Provided data =
------------------------------------------------

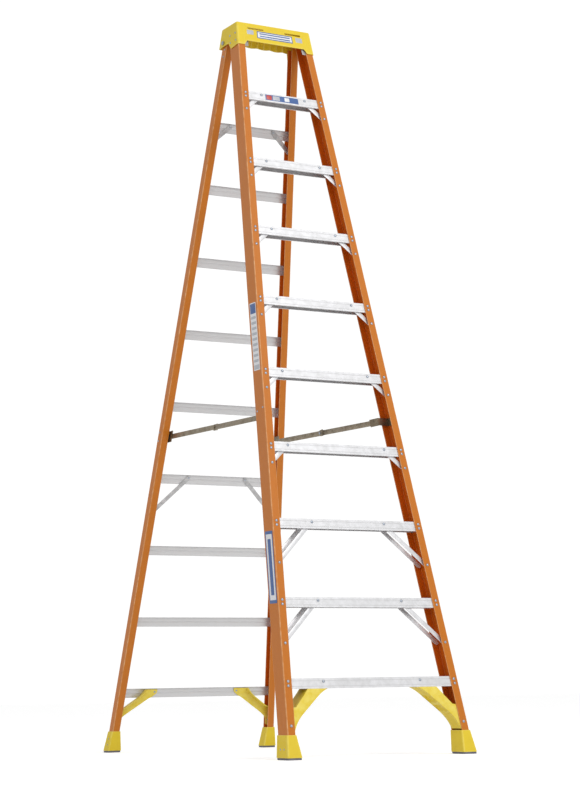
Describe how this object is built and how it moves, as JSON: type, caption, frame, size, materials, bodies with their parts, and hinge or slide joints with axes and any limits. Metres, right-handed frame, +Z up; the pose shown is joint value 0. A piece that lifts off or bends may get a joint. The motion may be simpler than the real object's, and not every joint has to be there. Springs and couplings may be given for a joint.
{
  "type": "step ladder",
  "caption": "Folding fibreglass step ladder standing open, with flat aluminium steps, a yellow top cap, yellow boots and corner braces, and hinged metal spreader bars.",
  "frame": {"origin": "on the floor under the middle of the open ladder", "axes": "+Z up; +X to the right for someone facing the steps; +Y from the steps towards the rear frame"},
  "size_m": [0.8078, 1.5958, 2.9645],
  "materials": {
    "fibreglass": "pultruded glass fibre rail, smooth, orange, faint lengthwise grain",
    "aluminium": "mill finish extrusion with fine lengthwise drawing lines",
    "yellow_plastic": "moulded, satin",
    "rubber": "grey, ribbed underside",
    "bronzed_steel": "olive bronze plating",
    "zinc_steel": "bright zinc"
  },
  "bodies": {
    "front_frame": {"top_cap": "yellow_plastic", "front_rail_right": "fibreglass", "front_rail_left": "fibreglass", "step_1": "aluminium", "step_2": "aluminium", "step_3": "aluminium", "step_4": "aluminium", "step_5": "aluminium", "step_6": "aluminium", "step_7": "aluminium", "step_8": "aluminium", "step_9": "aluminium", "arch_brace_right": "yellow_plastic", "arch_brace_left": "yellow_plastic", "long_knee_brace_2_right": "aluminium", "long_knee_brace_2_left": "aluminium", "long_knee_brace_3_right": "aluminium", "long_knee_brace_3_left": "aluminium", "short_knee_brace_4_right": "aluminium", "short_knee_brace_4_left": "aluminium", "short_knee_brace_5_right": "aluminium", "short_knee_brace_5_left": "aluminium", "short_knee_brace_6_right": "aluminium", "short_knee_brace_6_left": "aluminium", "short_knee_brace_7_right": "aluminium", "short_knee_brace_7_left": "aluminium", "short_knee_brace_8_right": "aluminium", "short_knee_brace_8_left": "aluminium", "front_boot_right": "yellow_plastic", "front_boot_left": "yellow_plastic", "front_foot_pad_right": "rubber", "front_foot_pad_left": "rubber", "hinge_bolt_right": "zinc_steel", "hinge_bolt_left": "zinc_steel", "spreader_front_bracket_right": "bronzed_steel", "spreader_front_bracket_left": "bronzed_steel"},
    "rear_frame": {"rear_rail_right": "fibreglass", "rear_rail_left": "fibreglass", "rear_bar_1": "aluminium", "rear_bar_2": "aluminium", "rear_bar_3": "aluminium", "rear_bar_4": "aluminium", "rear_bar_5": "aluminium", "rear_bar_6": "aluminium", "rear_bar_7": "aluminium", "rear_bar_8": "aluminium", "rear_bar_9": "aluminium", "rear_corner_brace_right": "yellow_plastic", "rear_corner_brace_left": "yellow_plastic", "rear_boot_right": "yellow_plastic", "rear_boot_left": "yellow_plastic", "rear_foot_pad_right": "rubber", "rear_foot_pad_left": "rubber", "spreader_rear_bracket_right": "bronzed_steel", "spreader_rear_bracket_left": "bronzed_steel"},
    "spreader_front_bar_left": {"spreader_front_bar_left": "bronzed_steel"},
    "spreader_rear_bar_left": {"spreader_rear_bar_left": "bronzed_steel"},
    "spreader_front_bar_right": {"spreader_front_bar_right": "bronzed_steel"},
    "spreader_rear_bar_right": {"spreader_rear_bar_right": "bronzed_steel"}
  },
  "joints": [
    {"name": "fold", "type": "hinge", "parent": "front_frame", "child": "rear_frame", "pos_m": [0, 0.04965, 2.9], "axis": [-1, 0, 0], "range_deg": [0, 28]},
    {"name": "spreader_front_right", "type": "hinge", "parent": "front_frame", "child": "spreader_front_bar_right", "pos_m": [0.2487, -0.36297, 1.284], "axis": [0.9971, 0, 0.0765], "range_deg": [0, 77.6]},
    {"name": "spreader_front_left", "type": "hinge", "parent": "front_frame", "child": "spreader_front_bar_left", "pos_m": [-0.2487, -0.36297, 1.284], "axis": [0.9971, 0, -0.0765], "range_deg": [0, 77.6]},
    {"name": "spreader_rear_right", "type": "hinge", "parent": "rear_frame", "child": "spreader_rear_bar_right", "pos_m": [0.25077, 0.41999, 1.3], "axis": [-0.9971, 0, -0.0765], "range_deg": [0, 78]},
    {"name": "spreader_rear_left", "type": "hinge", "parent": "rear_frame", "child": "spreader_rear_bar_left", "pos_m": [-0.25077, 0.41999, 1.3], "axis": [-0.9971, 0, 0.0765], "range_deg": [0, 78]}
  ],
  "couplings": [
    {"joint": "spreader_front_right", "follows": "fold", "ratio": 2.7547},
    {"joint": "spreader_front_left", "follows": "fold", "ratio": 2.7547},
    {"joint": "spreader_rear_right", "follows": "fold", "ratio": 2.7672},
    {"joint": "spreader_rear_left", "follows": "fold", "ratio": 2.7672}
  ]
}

------------------------------------------------

What the task requires =
Reproduce every line of the data verbatim.

Output of the exercise =
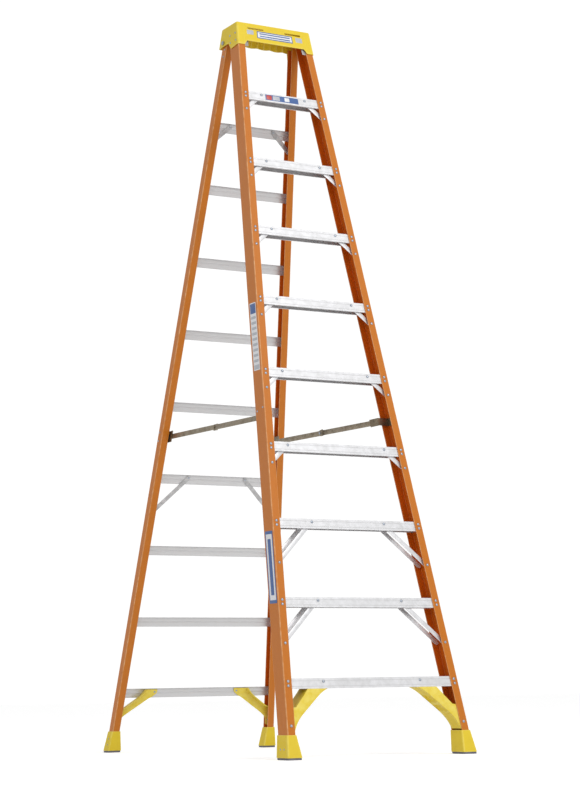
Describe how this object is built and how it moves, as JSON: type, caption, frame, size, materials, bodies with their parts, and hinge or slide joints with axes and any limits. Metres, right-handed frame, +Z up; the pose shown is joint value 0. A piece that lifts off or bends may get a joint. The motion may be simpler than the real object's, and not every joint has to be there. Springs and couplings may be given for a joint.
{
  "type": "step ladder",
  "caption": "Folding fibreglass step ladder standing open, with flat aluminium steps, a yellow top cap, yellow boots and corner braces, and hinged metal spreader bars.",
  "frame": {"origin": "on the floor under the middle of the open ladder", "axes": "+Z up; +X to the right for someone facing the steps; +Y from the steps towards the rear frame"},
  "size_m": [0.8078, 1.5958, 2.9645],
  "materials": {
    "fibreglass": "pultruded glass fibre rail, smooth, orange, faint lengthwise grain",
    "aluminium": "mill finish extrusion with fine lengthwise drawing lines",
    "yellow_plastic": "moulded, satin",
    "rubber": "grey, ribbed underside",
    "bronzed_steel": "olive bronze plating",
    "zinc_steel": "bright zinc"
  },
  "bodies": {
    "front_frame": {"top_cap": "yellow_plastic", "front_rail_right": "fibreglass", "front_rail_left": "fibreglass", "step_1": "aluminium", "step_2": "aluminium", "step_3": "aluminium", "step_4": "aluminium", "step_5": "aluminium", "step_6": "aluminium", "step_7": "aluminium", "step_8": "aluminium", "step_9": "aluminium", "arch_brace_right": "yellow_plastic", "arch_brace_left": "yellow_plastic", "long_knee_brace_2_right": "aluminium", "long_knee_brace_2_left": "aluminium", "long_knee_brace_3_right": "aluminium", "long_knee_brace_3_left": "aluminium", "short_knee_brace_4_right": "aluminium", "short_knee_brace_4_left": "aluminium", "short_knee_brace_5_right": "aluminium", "short_knee_brace_5_left": "aluminium", "short_knee_brace_6_right": "aluminium", "short_knee_brace_6_left": "aluminium", "short_knee_brace_7_right": "aluminium", "short_knee_brace_7_left": "aluminium", "short_knee_brace_8_right": "aluminium", "short_knee_brace_8_left": "aluminium", "front_boot_right": "yellow_plastic", "front_boot_left": "yellow_plastic", "front_foot_pad_right": "rubber", "front_foot_pad_left": "rubber", "hinge_bolt_right": "zinc_steel", "hinge_bolt_left": "zinc_steel", "spreader_front_bracket_right": "bronzed_steel", "spreader_front_bracket_left": "bronzed_steel"},
    "rear_frame": {"rear_rail_right": "fibreglass", "rear_rail_left": "fibreglass", "rear_bar_1": "aluminium", "rear_bar_2": "aluminium", "rear_bar_3": "aluminium", "rear_bar_4": "aluminium", "rear_bar_5": "aluminium", "rear_bar_6": "aluminium", "rear_bar_7": "aluminium", "rear_bar_8": "aluminium", "rear_bar_9": "aluminium", "rear_corner_brace_right": "yellow_plastic", "rear_corner_brace_left": "yellow_plastic", "rear_boot_right": "yellow_plastic", "rear_boot_left": "yellow_plastic", "rear_foot_pad_right": "rubber", "rear_foot_pad_left": "rubber", "spreader_rear_bracket_right": "bronzed_steel", "spreader_rear_bracket_left": "bronzed_steel"},
    "spreader_front_bar_left": {"spreader_front_bar_left": "bronzed_steel"},
    "spreader_rear_bar_left": {"spreader_rear_bar_left": "bronzed_steel"},
    "spreader_front_bar_right": {"spreader_front_bar_right": "bronzed_steel"},
    "spreader_rear_bar_right": {"spreader_rear_bar_right": "bronzed_steel"}
  },
  "joints": [
    {"name": "fold", "type": "hinge", "parent": "front_frame", "child": "rear_frame", "pos_m": [0, 0.04965, 2.9], "axis": [-1, 0, 0], "range_deg": [0, 28]},
    {"name": "spreader_front_right", "type": "hinge", "parent": "front_frame", "child": "spreader_front_bar_right", "pos_m": [0.2487, -0.36297, 1.284], "axis": [0.9971, 0, 0.0765], "range_deg": [0, 77.6]},
    {"name": "spreader_front_left", "type": "hinge", "parent": "front_frame", "child": "spreader_front_bar_left", "pos_m": [-0.2487, -0.36297, 1.284], "axis": [0.9971, 0, -0.0765], "range_deg": [0, 77.6]},
    {"name": "spreader_rear_right", "type": "hinge", "parent": "rear_frame", "child": "spreader_rear_bar_right", "pos_m": [0.25077, 0.41999, 1.3], "axis": [-0.9971, 0, -0.0765], "range_deg": [0, 78]},
    {"name": "spreader_rear_left", "type": "hinge", "parent": "rear_frame", "child": "spreader_rear_bar_left", "pos_m": [-0.25077, 0.41999, 1.3], "axis": [-0.9971, 0, 0.0765], "range_deg": [0, 78]}
  ],
  "couplings": [
    {"joint": "spreader_front_right", "follows": "fold", "ratio": 2.7547},
    {"joint": "spreader_front_left", "follows": "fold", "ratio": 2.7547},
    {"joint": "spreader_rear_right", "follows": "fold", "ratio": 2.7672},
    {"joint": "spreader_rear_left", "follows": "fold", "ratio": 2.7672}
  ]
}